* _Short problem_
Repeat every record below exactly as written.

* _Exercise data_
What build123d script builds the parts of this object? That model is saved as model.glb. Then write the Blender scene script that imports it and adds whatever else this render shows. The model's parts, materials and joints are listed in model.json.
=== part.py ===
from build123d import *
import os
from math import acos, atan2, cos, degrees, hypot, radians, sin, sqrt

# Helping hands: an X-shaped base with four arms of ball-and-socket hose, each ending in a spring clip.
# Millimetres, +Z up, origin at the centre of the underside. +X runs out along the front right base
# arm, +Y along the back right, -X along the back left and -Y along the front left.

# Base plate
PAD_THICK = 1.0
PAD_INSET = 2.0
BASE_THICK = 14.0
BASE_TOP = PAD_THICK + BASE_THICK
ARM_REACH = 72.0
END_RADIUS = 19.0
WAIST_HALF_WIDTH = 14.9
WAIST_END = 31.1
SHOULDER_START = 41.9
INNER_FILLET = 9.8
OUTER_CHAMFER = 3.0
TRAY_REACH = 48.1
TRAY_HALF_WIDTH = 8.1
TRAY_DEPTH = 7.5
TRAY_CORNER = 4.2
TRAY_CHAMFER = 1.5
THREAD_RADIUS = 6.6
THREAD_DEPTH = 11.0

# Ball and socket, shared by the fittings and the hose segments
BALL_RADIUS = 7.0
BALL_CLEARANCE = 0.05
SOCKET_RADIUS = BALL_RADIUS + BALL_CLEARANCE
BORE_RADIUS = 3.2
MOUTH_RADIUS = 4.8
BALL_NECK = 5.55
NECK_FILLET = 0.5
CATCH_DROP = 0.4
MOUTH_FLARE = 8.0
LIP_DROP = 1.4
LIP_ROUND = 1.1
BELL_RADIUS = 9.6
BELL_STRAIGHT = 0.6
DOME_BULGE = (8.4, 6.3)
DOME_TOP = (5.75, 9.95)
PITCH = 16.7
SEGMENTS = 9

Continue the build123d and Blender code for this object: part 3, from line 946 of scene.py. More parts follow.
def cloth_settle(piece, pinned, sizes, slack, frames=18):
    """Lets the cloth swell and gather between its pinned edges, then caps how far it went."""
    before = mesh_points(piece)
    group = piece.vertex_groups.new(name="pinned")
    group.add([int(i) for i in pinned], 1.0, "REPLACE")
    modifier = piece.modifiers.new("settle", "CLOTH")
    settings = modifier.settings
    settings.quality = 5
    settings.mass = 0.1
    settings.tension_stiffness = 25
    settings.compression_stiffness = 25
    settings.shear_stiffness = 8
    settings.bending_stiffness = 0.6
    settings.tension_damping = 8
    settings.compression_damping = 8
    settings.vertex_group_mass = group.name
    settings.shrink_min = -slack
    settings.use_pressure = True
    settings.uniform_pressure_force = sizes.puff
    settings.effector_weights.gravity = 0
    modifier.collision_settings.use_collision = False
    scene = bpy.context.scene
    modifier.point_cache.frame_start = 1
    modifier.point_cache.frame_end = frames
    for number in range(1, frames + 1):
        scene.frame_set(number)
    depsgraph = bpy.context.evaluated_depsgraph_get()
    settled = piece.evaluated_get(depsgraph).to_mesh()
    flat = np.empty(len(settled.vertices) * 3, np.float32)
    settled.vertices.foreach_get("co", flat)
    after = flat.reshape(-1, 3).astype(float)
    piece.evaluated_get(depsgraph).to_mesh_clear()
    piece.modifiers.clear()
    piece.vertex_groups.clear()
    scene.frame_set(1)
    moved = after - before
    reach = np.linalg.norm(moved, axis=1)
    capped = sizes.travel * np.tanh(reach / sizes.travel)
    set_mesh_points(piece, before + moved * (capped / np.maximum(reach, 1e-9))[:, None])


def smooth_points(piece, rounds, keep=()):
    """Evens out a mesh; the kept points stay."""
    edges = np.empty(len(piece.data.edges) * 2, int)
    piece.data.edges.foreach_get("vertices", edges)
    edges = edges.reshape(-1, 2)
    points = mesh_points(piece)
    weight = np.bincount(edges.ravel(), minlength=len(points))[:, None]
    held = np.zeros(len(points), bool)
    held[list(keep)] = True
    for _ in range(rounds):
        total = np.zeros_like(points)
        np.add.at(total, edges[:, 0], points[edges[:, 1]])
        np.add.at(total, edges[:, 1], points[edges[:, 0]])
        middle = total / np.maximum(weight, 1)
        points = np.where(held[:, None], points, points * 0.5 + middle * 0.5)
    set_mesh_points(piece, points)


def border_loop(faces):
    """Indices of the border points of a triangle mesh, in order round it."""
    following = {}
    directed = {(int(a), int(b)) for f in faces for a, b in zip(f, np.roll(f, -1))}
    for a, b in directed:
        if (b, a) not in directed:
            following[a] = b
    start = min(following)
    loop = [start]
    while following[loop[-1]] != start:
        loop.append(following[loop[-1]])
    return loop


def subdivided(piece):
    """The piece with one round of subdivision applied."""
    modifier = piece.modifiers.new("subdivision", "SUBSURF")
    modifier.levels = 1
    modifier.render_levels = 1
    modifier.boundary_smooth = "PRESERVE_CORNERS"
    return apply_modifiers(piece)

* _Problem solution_
What build123d script builds the parts of this object? That model is saved as model.glb. Then write the Blender scene script that imports it and adds whatever else this render shows. The model's parts, materials and joints are listed in model.json.
=== part.py ===
from build123d import *
import os
from math import acos, atan2, cos, degrees, hypot, radians, sin, sqrt

# Helping hands: an X-shaped base with four arms of ball-and-socket hose, each ending in a spring clip.
# Millimetres, +Z up, origin at the centre of the underside. +X runs out along the front right base
# arm, +Y along the back right, -X along the back left and -Y along the front left.

# Base plate
PAD_THICK = 1.0
PAD_INSET = 2.0
BASE_THICK = 14.0
BASE_TOP = PAD_THICK + BASE_THICK
ARM_REACH = 72.0
END_RADIUS = 19.0
WAIST_HALF_WIDTH = 14.9
WAIST_END = 31.1
SHOULDER_START = 41.9
INNER_FILLET = 9.8
OUTER_CHAMFER = 3.0
TRAY_REACH = 48.1
TRAY_HALF_WIDTH = 8.1
TRAY_DEPTH = 7.5
TRAY_CORNER = 4.2
TRAY_CHAMFER = 1.5
THREAD_RADIUS = 6.6
THREAD_DEPTH = 11.0

# Ball and socket, shared by the fittings and the hose segments
BALL_RADIUS = 7.0
BALL_CLEARANCE = 0.05
SOCKET_RADIUS = BALL_RADIUS + BALL_CLEARANCE
BORE_RADIUS = 3.2
MOUTH_RADIUS = 4.8
BALL_NECK = 5.55
NECK_FILLET = 0.5
CATCH_DROP = 0.4
MOUTH_FLARE = 8.0
LIP_DROP = 1.4
LIP_ROUND = 1.1
BELL_RADIUS = 9.6
BELL_STRAIGHT = 0.6
DOME_BULGE = (8.4, 6.3)
DOME_TOP = (5.75, 9.95)
PITCH = 16.7
SEGMENTS = 9

Continue the build123d and Blender code for this object: part 3, from line 946 of scene.py. More parts follow.
def cloth_settle(piece, pinned, sizes, slack, frames=18):
    """Lets the cloth swell and gather between its pinned edges, then caps how far it went."""
    before = mesh_points(piece)
    group = piece.vertex_groups.new(name="pinned")
    group.add([int(i) for i in pinned], 1.0, "REPLACE")
    modifier = piece.modifiers.new("settle", "CLOTH")
    settings = modifier.settings
    settings.quality = 5
    settings.mass = 0.1
    settings.tension_stiffness = 25
    settings.compression_stiffness = 25
    settings.shear_stiffness = 8
    settings.bending_stiffness = 0.6
    settings.tension_damping = 8
    settings.compression_damping = 8
    settings.vertex_group_mass = group.name
    settings.shrink_min = -slack
    settings.use_pressure = True
    settings.uniform_pressure_force = sizes.puff
    settings.effector_weights.gravity = 0
    modifier.collision_settings.use_collision = False
    scene = bpy.context.scene
    modifier.point_cache.frame_start = 1
    modifier.point_cache.frame_end = frames
    for number in range(1, frames + 1):
        scene.frame_set(number)
    depsgraph = bpy.context.evaluated_depsgraph_get()
    settled = piece.evaluated_get(depsgraph).to_mesh()
    flat = np.empty(len(settled.vertices) * 3, np.float32)
    settled.vertices.foreach_get("co", flat)
    after = flat.reshape(-1, 3).astype(float)
    piece.evaluated_get(depsgraph).to_mesh_clear()
    piece.modifiers.clear()
    piece.vertex_groups.clear()
    scene.frame_set(1)
    moved = after - before
    reach = np.linalg.norm(moved, axis=1)
    capped = sizes.travel * np.tanh(reach / sizes.travel)
    set_mesh_points(piece, before + moved * (capped / np.maximum(reach, 1e-9))[:, None])


def smooth_points(piece, rounds, keep=()):
    """Evens out a mesh; the kept points stay."""
    edges = np.empty(len(piece.data.edges) * 2, int)
    piece.data.edges.foreach_get("vertices", edges)
    edges = edges.reshape(-1, 2)
    points = mesh_points(piece)
    weight = np.bincount(edges.ravel(), minlength=len(points))[:, None]
    held = np.zeros(len(points), bool)
    held[list(keep)] = True
    for _ in range(rounds):
        total = np.zeros_like(points)
        np.add.at(total, edges[:, 0], points[edges[:, 1]])
        np.add.at(total, edges[:, 1], points[edges[:, 0]])
        middle = total / np.maximum(weight, 1)
        points = np.where(held[:, None], points, points * 0.5 + middle * 0.5)
    set_mesh_points(piece, points)


def border_loop(faces):
    """Indices of the border points of a triangle mesh, in order round it."""
    following = {}
    directed = {(int(a), int(b)) for f in faces for a, b in zip(f, np.roll(f, -1))}
    for a, b in directed:
        if (b, a) not in directed:
            following[a] = b
    start = min(following)
    loop = [start]
    while following[loop[-1]] != start:
        loop.append(following[loop[-1]])
    return loop


def subdivided(piece):
    """The piece with one round of subdivision applied."""
    modifier = piece.modifiers.new("subdivision", "SUBSURF")
    modifier.levels = 1
    modifier.render_levels = 1
    modifier.boundary_smooth = "PRESERVE_CORNERS"
    return apply_modifiers(piece)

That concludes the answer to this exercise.